Maps should be improved:

  • Improve quality because figures seem pixelated.
  • Legends should include the spatial delimitations of the map (administrative boundaries level). The boundary of Hainan is wider?
  • It should be helpful the labels of the location of main cities for readers from other countries.
  • Legend intervals: First interval goes from 0.00 to “n”. Regarding to minimum value I suppose that it should be >0.00. Is null value in wite colour interpreted as not cases? Then, the first interval should be always from some cases to…
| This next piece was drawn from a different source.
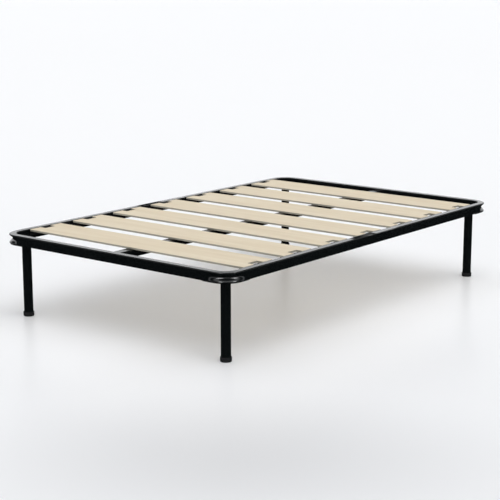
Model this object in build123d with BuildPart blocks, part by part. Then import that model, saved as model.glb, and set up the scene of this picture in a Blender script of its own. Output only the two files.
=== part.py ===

Regarding to the evolution maps (Figure 2), it is impossible to compare spatial patterns because the legend intervals change from one map to other. The authors should define only one legend and analyse the changes by day with the same conditions (intervals). I know that some days will not include units in a part of the intervals, but if someone want to compare spatial distribution along time, legend must be invariable.

Author Response

"Please see the attachment."

Author Response File: Author Response.pdf

Round 2

Reviewer 2 Report

Authors incorporate changes based on the review. Authors discussed the reasons in the cover letter succesfully. Therefore I reccomend to accept the paper for publishing in IJGI journal. Before publishin, please focus on images, in current version images are in very low quality

Reviewer 3 Report

I consider the authors have improved the initial version of the manuscript. Methodology background has a wider approach in present version. They improved the cartography. In conclusion, the authors had in consideration each suggestion and comment and solved it correctly.

Only one minimum detail: I observed that in new text they wrote they write covid-19 in different format that in the previous text (capital letters). So, they should adapt it and write in a homogeneous format.